Global Peace Leadership Conference participants in Ulaanbaatar’s Sukhbaatar Square for Wreath Laying Ceremony

This Global Peace Convention in Seoul and its preceding Global Peace Leadership Conference in Mongolia have begun to frame and generate a whole array of partnerships across the region. Our GPF Northeast Asia and Korean Peninsula Peace Initiative is being launched in Mongolia and Korea, and across East Asia with a wide range of public-private partnerships. This new GPFF track two peace initiative of civil society joining in partnership with national governments, corporations and philanthropy has already established a track record for conflict resolution and peace in hot spots around the world from Mindanao in the Philippines, to Nepal and Kenya.

A key part of this conference is the launch of an ongoing East Asia Parliamentary Caucus including not only Korea and its neighbors but parliamentarians from Southeast, South and Central Asia and the United States. Together they will open up new communication channels with North Korea to secure the foundation for a peaceful community in Northeast Asia.

We are also pleased to announce the launching of the Asia Institute which will help create a road map for the reunification of North and South Korea, through collaborations with other think tanks, universities and experts in the world of policy and academia.
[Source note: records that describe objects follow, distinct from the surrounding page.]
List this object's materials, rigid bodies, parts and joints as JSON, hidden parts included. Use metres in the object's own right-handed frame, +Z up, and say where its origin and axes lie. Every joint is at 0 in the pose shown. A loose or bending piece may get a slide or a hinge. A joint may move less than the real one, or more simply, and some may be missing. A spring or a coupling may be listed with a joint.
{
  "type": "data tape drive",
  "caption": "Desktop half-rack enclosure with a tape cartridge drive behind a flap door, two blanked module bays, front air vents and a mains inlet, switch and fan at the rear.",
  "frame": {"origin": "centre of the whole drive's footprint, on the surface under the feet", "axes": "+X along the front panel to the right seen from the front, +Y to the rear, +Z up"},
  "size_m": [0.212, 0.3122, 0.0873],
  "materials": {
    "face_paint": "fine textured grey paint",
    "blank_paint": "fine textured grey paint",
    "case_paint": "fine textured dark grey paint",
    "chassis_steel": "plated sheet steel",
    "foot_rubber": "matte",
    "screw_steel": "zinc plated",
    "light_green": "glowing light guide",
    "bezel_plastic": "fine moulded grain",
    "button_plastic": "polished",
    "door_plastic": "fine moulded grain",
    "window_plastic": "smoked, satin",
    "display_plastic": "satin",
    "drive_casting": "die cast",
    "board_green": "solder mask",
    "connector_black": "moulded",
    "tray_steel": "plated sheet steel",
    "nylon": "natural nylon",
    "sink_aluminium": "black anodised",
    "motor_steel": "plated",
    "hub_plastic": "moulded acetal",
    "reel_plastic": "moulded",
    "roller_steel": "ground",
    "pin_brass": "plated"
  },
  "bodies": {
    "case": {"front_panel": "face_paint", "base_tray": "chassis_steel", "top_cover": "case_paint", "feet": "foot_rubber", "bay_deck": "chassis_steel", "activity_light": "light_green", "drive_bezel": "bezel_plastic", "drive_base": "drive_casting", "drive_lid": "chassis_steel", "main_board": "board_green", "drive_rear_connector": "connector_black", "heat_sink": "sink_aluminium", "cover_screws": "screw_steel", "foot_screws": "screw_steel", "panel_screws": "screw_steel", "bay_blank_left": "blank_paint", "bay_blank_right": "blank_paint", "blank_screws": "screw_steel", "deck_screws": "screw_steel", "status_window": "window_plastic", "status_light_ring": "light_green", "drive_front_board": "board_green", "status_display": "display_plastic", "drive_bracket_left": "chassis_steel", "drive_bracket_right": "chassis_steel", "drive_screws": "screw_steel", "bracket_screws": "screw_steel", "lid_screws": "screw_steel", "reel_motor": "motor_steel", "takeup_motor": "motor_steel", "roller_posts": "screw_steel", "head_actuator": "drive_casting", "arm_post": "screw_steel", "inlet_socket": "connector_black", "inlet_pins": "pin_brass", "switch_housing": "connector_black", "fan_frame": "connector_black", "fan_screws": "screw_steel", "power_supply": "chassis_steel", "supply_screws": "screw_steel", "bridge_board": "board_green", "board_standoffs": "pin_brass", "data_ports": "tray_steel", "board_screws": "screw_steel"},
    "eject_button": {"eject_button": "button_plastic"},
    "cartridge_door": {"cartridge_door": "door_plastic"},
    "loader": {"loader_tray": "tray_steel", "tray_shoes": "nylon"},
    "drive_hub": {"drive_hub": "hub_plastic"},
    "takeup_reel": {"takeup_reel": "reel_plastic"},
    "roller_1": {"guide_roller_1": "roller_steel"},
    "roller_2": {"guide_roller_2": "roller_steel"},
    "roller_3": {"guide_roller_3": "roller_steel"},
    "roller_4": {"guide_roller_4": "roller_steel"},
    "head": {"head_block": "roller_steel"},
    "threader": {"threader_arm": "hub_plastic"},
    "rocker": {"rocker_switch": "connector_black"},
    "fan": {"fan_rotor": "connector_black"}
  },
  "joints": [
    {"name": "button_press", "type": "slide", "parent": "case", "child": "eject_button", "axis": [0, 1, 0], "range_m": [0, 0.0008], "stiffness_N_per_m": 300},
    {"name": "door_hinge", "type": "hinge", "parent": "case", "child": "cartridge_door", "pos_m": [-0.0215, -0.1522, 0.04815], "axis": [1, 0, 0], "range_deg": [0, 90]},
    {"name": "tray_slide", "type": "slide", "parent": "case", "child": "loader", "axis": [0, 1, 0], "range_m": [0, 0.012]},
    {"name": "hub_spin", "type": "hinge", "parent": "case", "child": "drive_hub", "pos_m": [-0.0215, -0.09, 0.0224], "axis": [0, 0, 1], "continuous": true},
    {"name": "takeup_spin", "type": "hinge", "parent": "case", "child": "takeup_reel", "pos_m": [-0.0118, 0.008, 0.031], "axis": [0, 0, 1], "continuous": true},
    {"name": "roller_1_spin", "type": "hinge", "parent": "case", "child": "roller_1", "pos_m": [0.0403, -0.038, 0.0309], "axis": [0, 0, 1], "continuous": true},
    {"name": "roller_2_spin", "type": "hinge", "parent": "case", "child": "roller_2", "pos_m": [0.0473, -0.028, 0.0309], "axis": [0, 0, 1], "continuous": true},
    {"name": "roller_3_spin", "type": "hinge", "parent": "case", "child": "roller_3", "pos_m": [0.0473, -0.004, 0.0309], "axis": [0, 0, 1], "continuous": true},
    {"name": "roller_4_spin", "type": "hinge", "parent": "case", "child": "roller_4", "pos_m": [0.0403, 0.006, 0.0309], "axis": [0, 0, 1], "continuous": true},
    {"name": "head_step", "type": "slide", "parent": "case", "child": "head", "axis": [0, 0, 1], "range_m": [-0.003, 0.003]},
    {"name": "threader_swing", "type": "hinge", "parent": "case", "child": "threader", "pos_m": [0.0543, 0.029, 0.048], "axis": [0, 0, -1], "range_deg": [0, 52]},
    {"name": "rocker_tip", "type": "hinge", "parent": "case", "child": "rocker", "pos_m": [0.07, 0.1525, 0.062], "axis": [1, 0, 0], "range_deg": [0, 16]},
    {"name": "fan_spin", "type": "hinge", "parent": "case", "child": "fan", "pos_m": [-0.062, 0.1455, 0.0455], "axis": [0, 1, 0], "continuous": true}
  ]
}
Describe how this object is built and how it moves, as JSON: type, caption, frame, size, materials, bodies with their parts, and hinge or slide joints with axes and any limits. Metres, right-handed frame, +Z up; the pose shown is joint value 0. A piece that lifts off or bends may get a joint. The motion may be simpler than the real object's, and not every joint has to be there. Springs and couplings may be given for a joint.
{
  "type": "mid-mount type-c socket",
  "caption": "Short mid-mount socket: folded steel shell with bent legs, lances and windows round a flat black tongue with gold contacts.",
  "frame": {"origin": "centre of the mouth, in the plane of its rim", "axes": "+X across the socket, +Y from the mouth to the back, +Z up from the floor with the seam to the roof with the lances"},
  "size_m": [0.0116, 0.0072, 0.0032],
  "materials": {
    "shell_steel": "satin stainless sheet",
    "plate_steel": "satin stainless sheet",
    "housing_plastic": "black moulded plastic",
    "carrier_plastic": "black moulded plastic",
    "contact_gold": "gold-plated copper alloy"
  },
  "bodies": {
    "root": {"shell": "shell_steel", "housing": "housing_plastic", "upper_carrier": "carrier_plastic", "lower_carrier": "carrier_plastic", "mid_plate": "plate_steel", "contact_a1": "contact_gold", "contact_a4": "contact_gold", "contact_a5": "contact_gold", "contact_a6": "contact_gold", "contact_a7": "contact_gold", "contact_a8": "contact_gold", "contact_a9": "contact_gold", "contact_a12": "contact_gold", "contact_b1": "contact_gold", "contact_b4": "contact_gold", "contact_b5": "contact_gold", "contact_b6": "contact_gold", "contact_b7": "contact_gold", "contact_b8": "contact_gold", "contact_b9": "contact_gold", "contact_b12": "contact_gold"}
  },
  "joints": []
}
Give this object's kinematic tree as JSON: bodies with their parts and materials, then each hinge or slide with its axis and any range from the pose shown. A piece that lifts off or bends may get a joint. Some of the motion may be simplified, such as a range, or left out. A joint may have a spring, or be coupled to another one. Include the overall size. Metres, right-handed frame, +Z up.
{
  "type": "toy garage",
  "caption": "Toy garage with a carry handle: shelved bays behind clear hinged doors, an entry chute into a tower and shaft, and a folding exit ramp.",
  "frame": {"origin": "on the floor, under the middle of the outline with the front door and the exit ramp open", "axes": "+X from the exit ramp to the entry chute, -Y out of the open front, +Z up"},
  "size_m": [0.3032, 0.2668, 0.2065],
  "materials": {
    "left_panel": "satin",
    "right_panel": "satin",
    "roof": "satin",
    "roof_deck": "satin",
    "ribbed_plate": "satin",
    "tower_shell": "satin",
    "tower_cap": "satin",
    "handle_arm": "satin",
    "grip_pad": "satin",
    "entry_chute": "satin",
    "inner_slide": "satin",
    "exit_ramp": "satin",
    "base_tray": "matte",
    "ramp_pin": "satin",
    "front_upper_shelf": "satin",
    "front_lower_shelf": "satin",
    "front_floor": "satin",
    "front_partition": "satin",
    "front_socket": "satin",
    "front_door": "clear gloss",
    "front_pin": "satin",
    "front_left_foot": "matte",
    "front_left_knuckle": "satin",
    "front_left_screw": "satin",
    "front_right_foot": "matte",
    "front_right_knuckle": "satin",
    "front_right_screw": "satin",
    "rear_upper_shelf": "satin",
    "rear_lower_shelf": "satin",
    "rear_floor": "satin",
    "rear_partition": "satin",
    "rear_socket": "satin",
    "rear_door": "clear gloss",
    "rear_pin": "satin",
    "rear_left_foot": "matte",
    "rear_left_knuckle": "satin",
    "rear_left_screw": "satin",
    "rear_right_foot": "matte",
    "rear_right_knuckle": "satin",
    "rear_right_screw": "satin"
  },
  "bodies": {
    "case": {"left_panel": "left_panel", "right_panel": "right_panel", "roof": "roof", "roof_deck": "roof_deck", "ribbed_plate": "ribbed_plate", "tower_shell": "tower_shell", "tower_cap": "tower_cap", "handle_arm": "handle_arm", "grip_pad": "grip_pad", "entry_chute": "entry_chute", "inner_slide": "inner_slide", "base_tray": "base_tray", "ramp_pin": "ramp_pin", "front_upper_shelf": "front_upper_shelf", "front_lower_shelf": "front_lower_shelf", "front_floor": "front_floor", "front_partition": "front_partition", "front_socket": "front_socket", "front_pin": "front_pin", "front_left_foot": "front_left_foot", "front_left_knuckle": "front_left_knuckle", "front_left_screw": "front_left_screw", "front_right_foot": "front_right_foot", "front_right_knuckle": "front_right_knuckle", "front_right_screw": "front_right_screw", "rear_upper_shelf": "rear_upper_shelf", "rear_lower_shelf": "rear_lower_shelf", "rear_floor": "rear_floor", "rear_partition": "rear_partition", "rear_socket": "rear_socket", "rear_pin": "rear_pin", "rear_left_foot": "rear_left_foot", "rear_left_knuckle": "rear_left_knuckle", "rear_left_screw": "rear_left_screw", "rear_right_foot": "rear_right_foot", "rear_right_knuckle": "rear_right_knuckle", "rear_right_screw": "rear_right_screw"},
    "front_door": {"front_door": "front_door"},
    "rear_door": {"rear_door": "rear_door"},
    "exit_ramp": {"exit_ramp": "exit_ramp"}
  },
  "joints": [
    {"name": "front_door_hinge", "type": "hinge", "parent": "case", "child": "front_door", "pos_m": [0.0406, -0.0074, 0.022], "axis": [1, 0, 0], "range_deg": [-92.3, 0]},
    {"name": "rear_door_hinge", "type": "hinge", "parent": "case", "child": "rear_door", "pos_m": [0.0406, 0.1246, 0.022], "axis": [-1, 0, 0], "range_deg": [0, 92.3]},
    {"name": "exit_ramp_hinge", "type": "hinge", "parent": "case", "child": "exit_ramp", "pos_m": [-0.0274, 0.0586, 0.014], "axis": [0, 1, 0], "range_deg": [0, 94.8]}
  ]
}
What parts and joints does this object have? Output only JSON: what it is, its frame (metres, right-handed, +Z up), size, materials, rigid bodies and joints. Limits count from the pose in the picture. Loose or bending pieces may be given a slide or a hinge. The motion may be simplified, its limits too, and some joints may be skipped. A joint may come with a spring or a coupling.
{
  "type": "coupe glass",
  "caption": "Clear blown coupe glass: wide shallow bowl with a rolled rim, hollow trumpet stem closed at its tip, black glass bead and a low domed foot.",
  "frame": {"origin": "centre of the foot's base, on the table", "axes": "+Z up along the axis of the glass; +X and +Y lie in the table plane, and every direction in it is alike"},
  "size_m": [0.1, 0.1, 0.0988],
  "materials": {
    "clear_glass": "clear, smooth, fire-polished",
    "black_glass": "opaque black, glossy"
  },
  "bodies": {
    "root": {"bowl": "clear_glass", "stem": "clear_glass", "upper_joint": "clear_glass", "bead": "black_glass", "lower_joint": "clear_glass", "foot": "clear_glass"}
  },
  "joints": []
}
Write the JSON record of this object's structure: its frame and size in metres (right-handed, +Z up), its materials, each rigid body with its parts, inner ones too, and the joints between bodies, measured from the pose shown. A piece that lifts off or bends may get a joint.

Ladies and gentlemen, we stand at a crossroads in history. The choices we make now, and the leadership we exhibit, will have far-reaching impact on the future, not in East Asia, but throughout the world.

I want to challenge the nation of Korea to dream big and take on the mantle of global moral and innovative leadership. I want to challenge a new generation of Koreans to become masters of their own destiny as their fathers and grandfathers did after the Korean War.

Let us pave the path to peace and reconciliation on this peninsula through the unifying vision of “One Family under God.” Let us also become regional leaders who can arbitrate the interests of Korea’s powerful neighbors to maintain peace and stability in the Northeast Asia and the Pan-Pacific rim; and, most importantly, let us become global leaders by championing the ideals of fundamental human rights and freedoms rooted in universal principles and values. Thereby, let us set the stage for a global ethic which could be the common ground for true dialogue understanding and conflict resolution.

I encourage you to pour your best ideas, talents and resources into the deliberations of this global convention and its culminating Seoul Declaration. Let us work together to realize a world of true peace in which not only human rights are respected, and democratic values are enjoyed, but also material abundance is secured, and spiritual values are fulfilled.

Let us not rest until the dawn of peace on the Korean peninsula, which will cast a bright ray of hope to all the world’s peoples. May God bless you and your families. Thank you very much for joining us in this noble undertaking.